You can make a whole allocator in this fashion (people have, even in the standard library I believe). If you get really clever you can probably even make an allocator in this fashion where the allocator doesn't use any unsafe code, you can easily make one where the users of the allocator don't need any unsafe code.

I don't think Rust really makes NULL dereferences any better. In practice, a NULL dereference in C is almost always "just" a crash that can't be turned into something worse (unlike the rest of these kinds of bugs), and Rust makes it really easy to call "unwrap", which if your Option is None... crashes.

Explicit `unwrap` (rust) is really orders of magnitude better than implicit `unwrap` (c dereference if you're lucky and the compiler hasn't optimized based on the assumption that the pointer is non-null). There aren't actually many explicit unwrap's in practical code, and they're something you notice when auditing or reviewing the code.

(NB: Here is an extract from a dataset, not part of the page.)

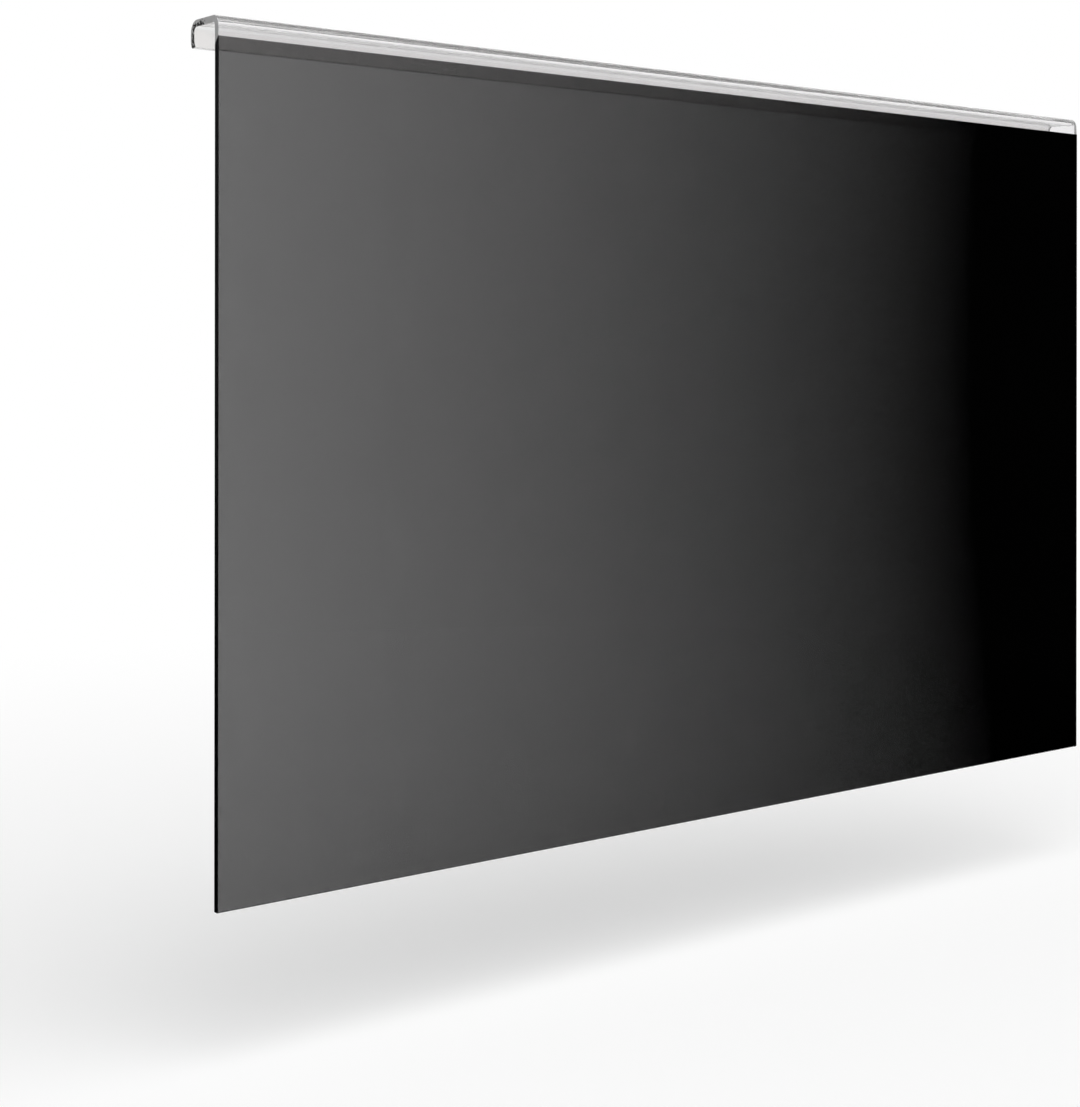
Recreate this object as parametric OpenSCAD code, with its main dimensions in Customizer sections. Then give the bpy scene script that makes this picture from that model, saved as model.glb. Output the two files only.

The change in type means both the caller and the callee almost always agree on whether or not the contract is that "this pointer can be null" or "this pointer isn't null".

> In practice, a NULL dereference in C is almost always "just" a crash that can't be turned into something worse

No, in C a NULL pointer dereference is not a crash, it's undefined behavior (which yes, can manifest as a crash), which is much more unpredictable.

Indeed.

For anyone still believing a NULL dereference (or any of the other UB that is in the C spec) is just a segfault, "What Every C Programmer Should Know About Undefined Behavior" is still required reading:

http://blog.llvm.org/2011/05/what-every-c-programmer-should-...

Here's how triggering UB ends up as a vulnerability:

https://lwn.net/Articles/342330/

> Here's how triggering UB ends up as a vulnerability

To be fair, dereferencing NULL ended up as a vulnerability due to

1. the optimiser removing the subsequent NULL check, and

2. the zero page being mapped.

While 1. may happen, depending on how sophisticated the compiler is, 2. was already a security issue and is 'almost always' not the case.